In a widely quoted internal memo, Mr. Elop compared Nokia to a man working on a burning oil platform in the middle of the North Sea. The man’s unpalatable options were to risk death on the “burning platform,” or take a risky plunge into the freezing water for a shot at saving himself.
Mr. Elop made his choice. Nokia jumped at an alliance with Microsoft, which at the time was looking for an ally for its new smartphone software. Nokia picked Microsoft’s Windows Phone smartphone system over Google Inc.’s Android software in the battle against Apple. Microsoft and Nokia agreed to a broad partnership that made the companies deeply dependent on each other for their mobile future.
Nokia agreed to use only Windows Phone software to power its smartphones. Microsoft agreed to spend billions of dollars to give Nokia help with marketing and engineering.
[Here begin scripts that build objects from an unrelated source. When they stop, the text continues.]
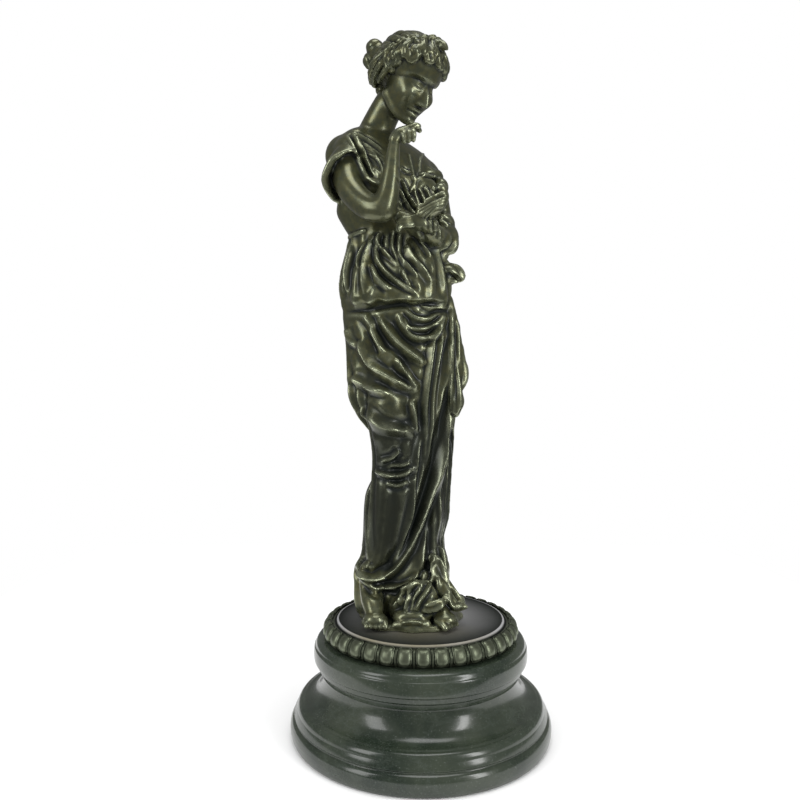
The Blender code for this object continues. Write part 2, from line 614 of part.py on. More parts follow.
def model_hair(clay, axes):
    clay.egg(head_point(*HAIR_CAP), HAIR_CAP_RADII, axes, 32)
    # thick locks swept back over the crown
    for i in range(9):
        spread = radians(-84 + 21 * i)
        knots = []
        for step in range(6):
            back = radians(48 + 24 * step)
            wave = 0.8 * sin(1.9 * step + 1.3 * i)
            reach = 1.0 + 0.025 * sin(2.1 * step + i)
            side = 19.0 * reach * sin(back) * sin(spread) + wave
            up = 7.0 + 16.6 * reach * sin(back) * cos(spread * 0.92)
            knots.append((*head_point(side, -1.6 + 21.0 * cos(back), up), 2.7 if step < 5 else 2.0))
        clay.limb(knots, sides=12)
    # comma-shaped locks over the forehead and temples
    for i in range(FRONT_LOCKS):
        turn = -98 + 196 / (FRONT_LOCKS - 1) * i + 2.5 * sin(i * 2.7)
        low = float(hairline(turn)) + 0.4
        way = 1 if i % 2 else -1
        thick = LOCK_RADIUS * (1 + 0.14 * sin(i * 3.1))
        turns = (turn - way * 1.5, turn - way * 2.5, turn, turn + way * 5.5)
        heights = (low + 8.0, low + 4.6, low + 1.4, low + 0.6)
        sizes = (0.95, 1.05, 1.0, 0.8)
        clay.limb([(*on_cap(t, u, 1.0), thick * r) for t, u, r in zip(turns, heights, sizes)], sides=12)
    # locks behind the temples, drawn back to the nape
    temple = (
        ((17, 6, 5, 2.4), (19.2, 1, 1, 2.4), (19, -2, -5, 2.2), (16.5, -6, -10, 1.7)),
        ((19, -2, 5, 2.6), (20.3, -6, -1, 2.5), (18.6, -9, -8, 2.4), (14.5, -12, -12.5, 1.8)),
        ((19, -8, 5, 2.8), (19.6, -12, -1, 2.7), (17, -15, -8, 2.5), (11.5, -18, -13, 1.9)),
        ((15, -14.5, 5, 3), (15.5, -17, -2, 2.8), (12.5, -18.5, -9, 2.6), (6.5, -20, -13.5, 2)),
    )
    for side in (-1, 1):
        for lock in temple:
            clay.limb([(*head_point(left * side, forward, up), r) for left, forward, up, r in lock], sides=14)
    nape = ((-18, 0, 7.5), (-20.5, -8, 6), (-19, -14, 4.5))
    clay.limb([(*head_point(0, forward, up), r) for forward, up, r in nape])
    # the knot at the back
    clay.egg(head_point(0, -40.6, 6.6), (6.6, 6.4, 5.8), axes, 18)
    clay.egg(head_point(0, -39.6, -1.4), (6.2, 5.4, 5.8), axes, 18)
    clay.limb([(*head_point(0, -22, 6), 8), (*head_point(0, -30, 5), 6), (*head_point(0, -37, 3.5), 5.5)])
    # the lock over the forehead that flicks forward
    flick = ((0.0, 8.0, 22.0, 4.6), (1.0, 13.0, 24.0, 3.8), (1.2, 16.5, 24.6, 2.6), (1.4, 19.6, 24.2, 1.2))
    clay.limb([(*head_point(left, forward, up), r) for left, forward, up, r in flick])


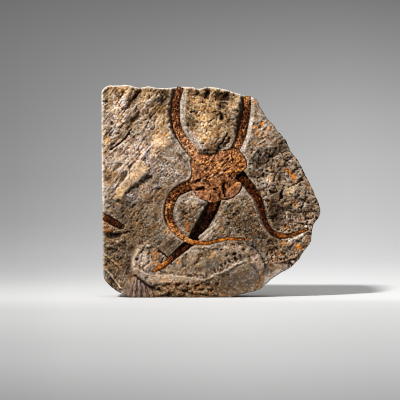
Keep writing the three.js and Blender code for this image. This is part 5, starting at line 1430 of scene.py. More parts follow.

But the partnership so far has failed to significantly lift the companies’ mobile fortunes. While Windows Phone has leapfrogged Research In Motion Ltd.’s BlackBerry as the third-biggest smartphone system in the world, sales continue to struggle amid competition from Samsung and other smartphones powered by Android.
Microsoft Chief Executive Steve Ballmer has continued to defend the promise of its phone software to become a major contender. But it remains a disappointment, as Samsung, HTC Corp. and other phone makers stress Android and treat their work with Windows Phone as a sideline.
Research firm IDC said Windows Phone represented slightly more than 3% of smartphones shipped world-wide in the first quarter of this year, while about 75% of new smartphones were powered by Android software.
Nokia is by far the biggest seller of Windows Phone devices, representing 79% of all Windows Phone devices in the first quarter, according to IDC data, and Nokia is the sole major smartphone maker that makes Windows Phones exclusively. That means Microsoft needs Nokia to stay financially viable and committed to Microsoft.
Mr. Ballmer increasingly has shown he is willing to deviate from the company’s traditional business of making software that powers computing devices, but leaving the design and marketing of PCs, tablets and other gadgets to allies.
Microsoft in the past year has launched its first homegrown computing device, the Surface tablet, which launched last fall and upset the company’s relationships with partners such as chip maker Intel Corp. The Wall Street Journal previously reported that Microsoft has tested with suppliers designs for its own smartphone handset, another first for Microsoft. The status of a company smartphone is unclear.
Even with Microsoft’s new emphasis on homegrown hardware, it isn’t clear why Microsoft would be interested in owning Nokia’s devices business, which is mainly comprised of mobile phones. The companies’ existing partnership essentially made the Finnish company entirely dependent on Microsoft, without requiring Mr. Ballmer to buy Nokia outright.
Mr. Elop, meanwhile, remains under pressure to revive Nokia. During his tenure, the company’s stock-market value had cratered to about €30 billion when he was hired in 2010 to about €10 billion this spring. At its height during the tech bubble in 2000, Nokia was worth €303 billion. The discussions with Microsoft, even if they failed to result in a deal, suggest that major chunks of the company seem to effectively be in play.
Nokia’s shares in the U.S. closed Wednesday at $3.85 each.
Nokia last year considered a potential spinoff of Navteq, the company’s mapping business used in auto GPS systems and digital-location services from Microsoft and others. Mr. Elop shot down the idea because he believed mapping was an important cog in Nokia’s product offerings, according to the people familiar with the internal deliberations.
With help from a sovereign-wealth fund in the country, Nokia also has been exploring a buyout of its partner, Siemens AG, in their Nokia Siemens Networks telecom-equipment joint venture, people familiar with the matter have said.